Set problem: Reproduce, word for word, every line from the first one down to the line containing "with its stand.", and nothing else.

Dataset extract:
++++++++++

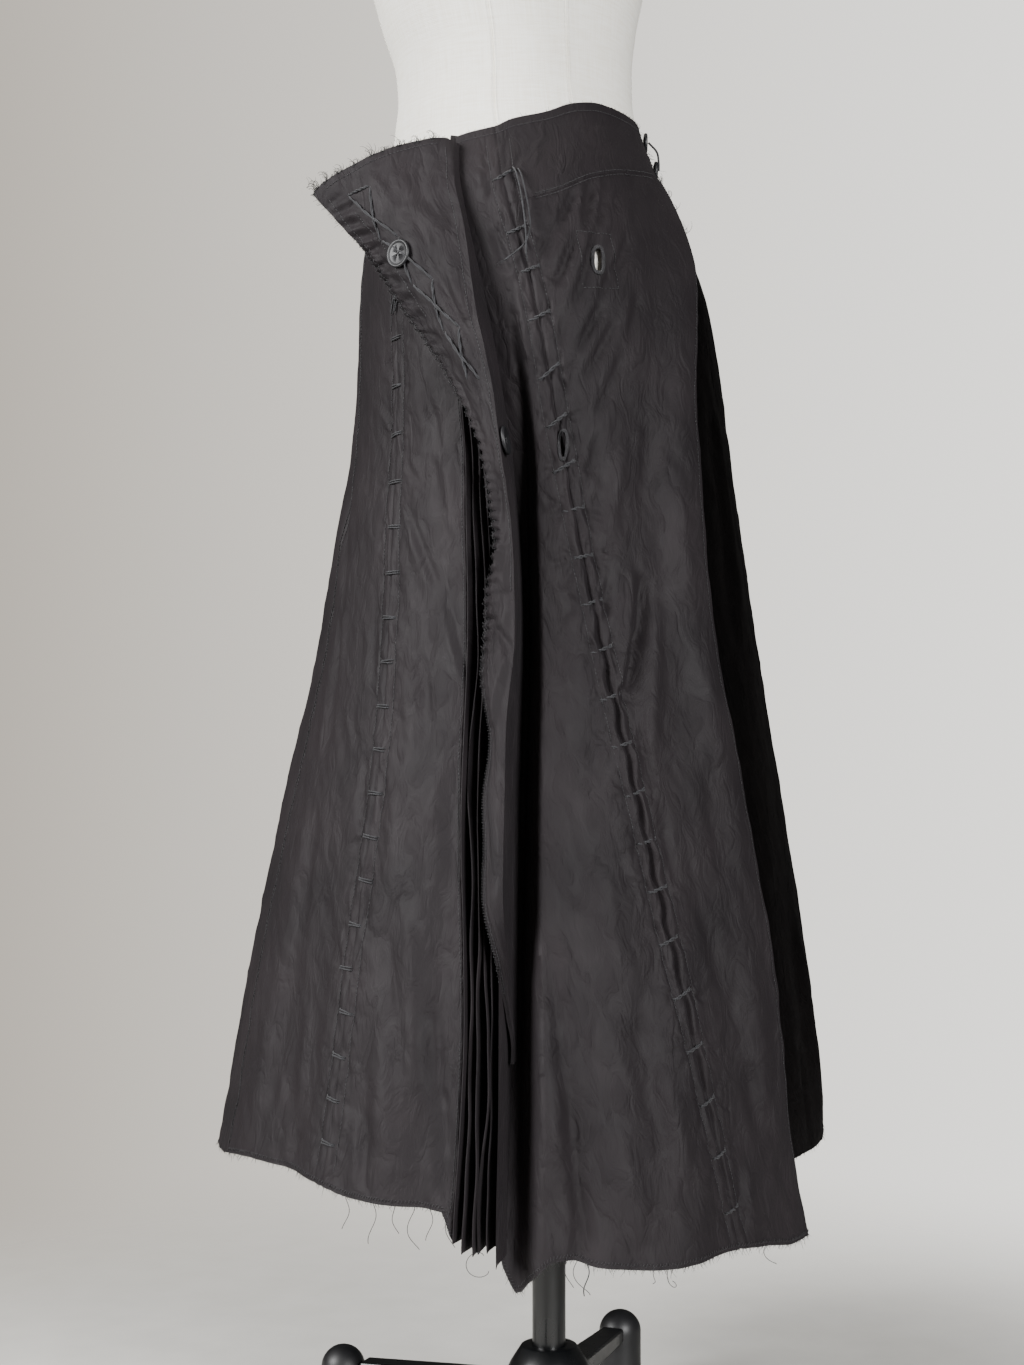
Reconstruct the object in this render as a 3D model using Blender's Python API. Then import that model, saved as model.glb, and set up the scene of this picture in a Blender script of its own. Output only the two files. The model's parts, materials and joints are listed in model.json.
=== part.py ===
"""Wrap skirt on a limbless dress form with its stand.

The skirt has laced seams, a turned-back front flap, a stack of narrow pleats beside it, a
hip yoke and a raw hem.  Lengths are in metres and +Z is up.  Angles go round the form in
degrees: 0 faces the viewer (-Y), 90 is the viewer's right (+X), -90 the left, 180 the back.
"Fall" runs down the cloth from 0 at its top edge to 1 at its hem.
"""
import math
from collections import namedtuple

import bpy
from mathutils import Vector

# ---- Cloth ----
CLOTH = 0.0012              # wall of the garment's cloth
PLEAT_CLOTH = 0.0010        # wall of one pleat leaf
SEAM_GAP = 0.0004           # air between two pieces that are sewn together
ROWS = 20                   # steps down the cloth
YOKE_ROWS = 1               # of which the yoke takes this many
UNDERLAP = 0.0030           # how far the back piece lies inside the front piece's edge
TUCK_ANGLE = 7.0            # degrees by which the back piece runs under the front piece
CLOSURE_GAP = 2.4           # degrees between the two at the buttoned closure

Section = namedtuple("Section", "height left right half_depth")
SKIRT_SECTIONS = (
    Section(0.180, -0.2530, 0.2080, 0.2960),
    Section(0.235, -0.2455, 0.2035, 0.2860),
    Section(0.300, -0.2335, 0.1976, 0.2710),
    Section(0.400, -0.2155, 0.1852, 0.2490),
    Section(0.500, -0.1948, 0.1700, 0.2270),
    Section(0.600, -0.1725, 0.1550, 0.2050),
    Section(0.680, -0.1590, 0.1437, 0.1910),
    Section(0.740, -0.1472, 0.1345, 0.1830),
    Section(0.800, -0.1426, 0.1262, 0.1765),
    Section(0.860, -0.1410, 0.1150, 0.1690),
    Section(0.920, -0.1330, 0.0945, 0.1510),
    Section(0.960, -0.1194, 0.0768, 0.1288),
    Section(0.985, -0.1169, 0.0679, 0.1179),
    Section(1.000, -0.1150, 0.0648, 0.1152),
)

Edge = namedtuple("Edge", "angle height")
TOP_EDGE = (
    Edge(-180.0, 0.986), Edge(-150.0, 0.980), Edge(-115.0, 0.960), Edge(-90.0, 0.947),
    Edge(-60.0, 0.945), Edge(-40.0, 0.951), Edge(-25.0, 0.9585), Edge(-10.0, 0.9630),
    Edge(-4.0, 0.9675), Edge(11.0, 0.9738), Edge(26.0, 0.9835), Edge(40.0, 0.9870),
    Edge(60.0, 0.9865), Edge(90.0, 0.9875), Edge(180.0, 0.986),
)
FRONT_HEM = (
    Edge(-180.0, 0.246), Edge(-120.0, 0.243), Edge(-90.0, 0.237), Edge(-72.0, 0.2445),
    Edge(-54.0, 0.254), Edge(-46.0, 0.254), Edge(-37.0, 0.2505), Edge(-30.0, 0.2453),
    Edge(-20.0, 0.2447), Edge(-13.4, 0.2434), Edge(-11.4, 0.228), Edge(-8.7, 0.2185),
    Edge(-5.5, 0.220), Edge(-2.8, 0.2015), Edge(-0.7, 0.190), Edge(1.6, 0.202),
    Edge(5.0, 0.2145), Edge(8.0, 0.215), Edge(12.0, 0.2103), Edge(25.0, 0.205),
    Edge(36.0, 0.2085), Edge(45.0, 0.205), Edge(52.0, 0.2005), Edge(60.0, 0.200),
)
BACK_HEM = (
    Edge(30.0, 0.251), Edge(60.0, 0.250), Edge(90.0, 0.248), Edge(180.0, 0.246),
)

# Angle of each lengthwise seam at a fraction of the fall.
SeamRow = namedtuple("SeamRow", "fall side left_lace pleats valley right_lace right_edge")
SEAMS = (
    SeamRow(0.00, -78.0, -49.0, -36.0, -29.0, -10.8, 84.0),
    SeamRow(0.06, -78.0, -49.0, -33.0, -25.0, -7.3, 72.0),
    SeamRow(0.15, -76.0, -48.5, -28.0, -19.5, -1.8, 58.5),
    SeamRow(0.29, -72.0, -46.7, -22.6, -13.6, 3.9, 46.0),
    SeamRow(0.45, -68.5, -40.4, -18.0, -8.2, 12.3, 43.5),
    SeamRow(0.66, -66.5, -35.9, -15.0, -6.6, 23.2, 49.0),
    SeamRow(0.85, -64.5, -35.8, -11.4, -5.1, 31.5, 51.2),
    SeamRow(1.00, -63.5, -35.7, -11.0, -3.9, 38.7, 58.0),
)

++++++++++

Result for this exercise:
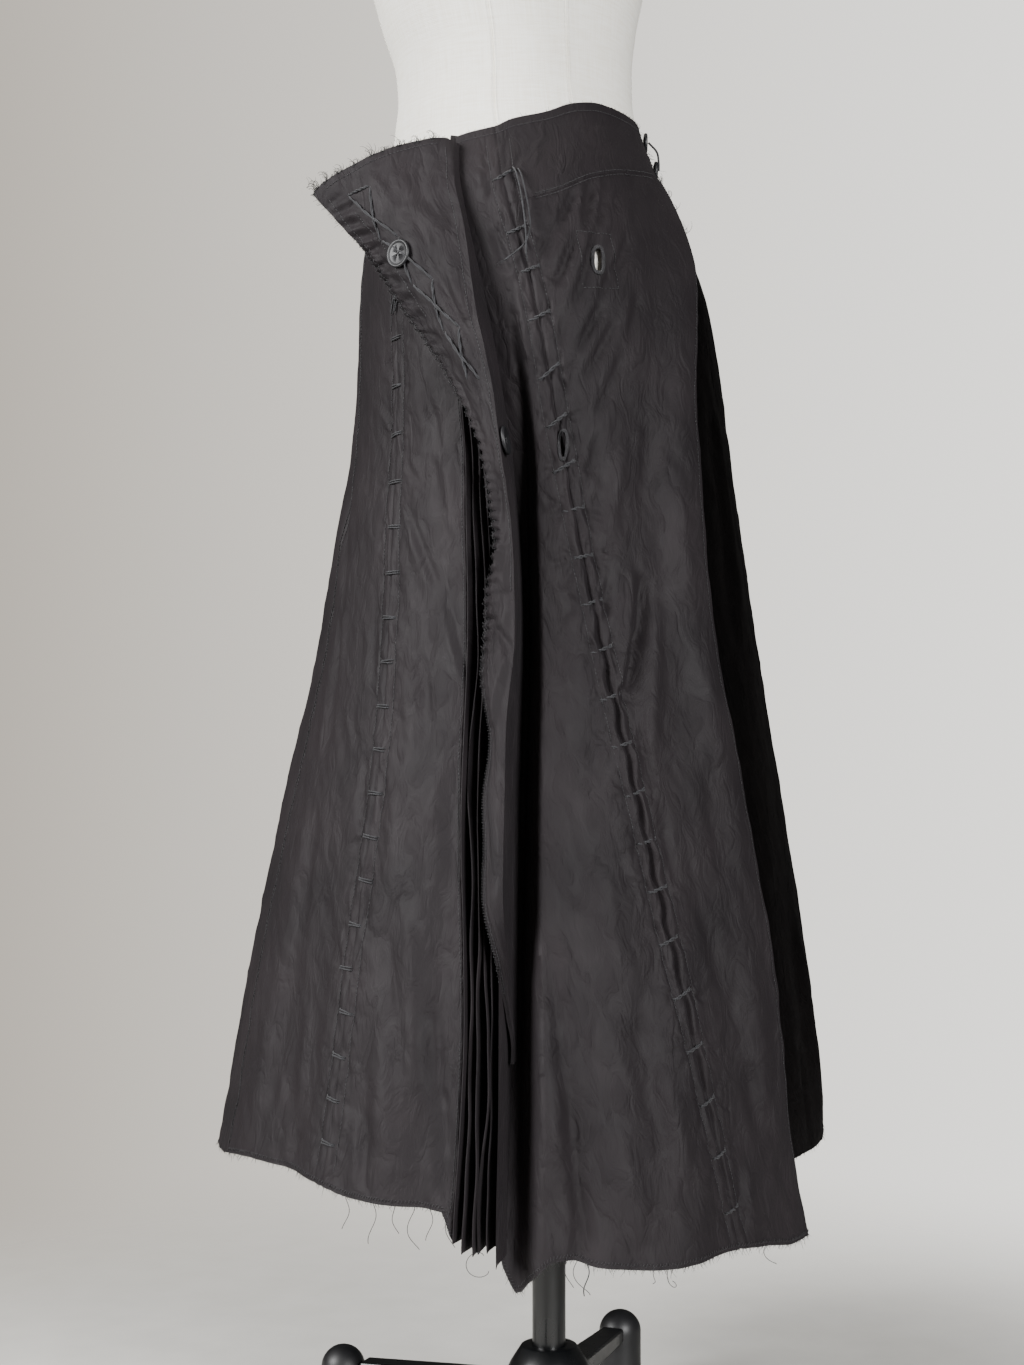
Reconstruct the object in this render as a 3D model using Blender's Python API. Then import that model, saved as model.glb, and set up the scene of this picture in a Blender script of its own. Output only the two files. The model's parts, materials and joints are listed in model.json.
=== part.py ===
"""Wrap skirt on a limbless dress form with its stand.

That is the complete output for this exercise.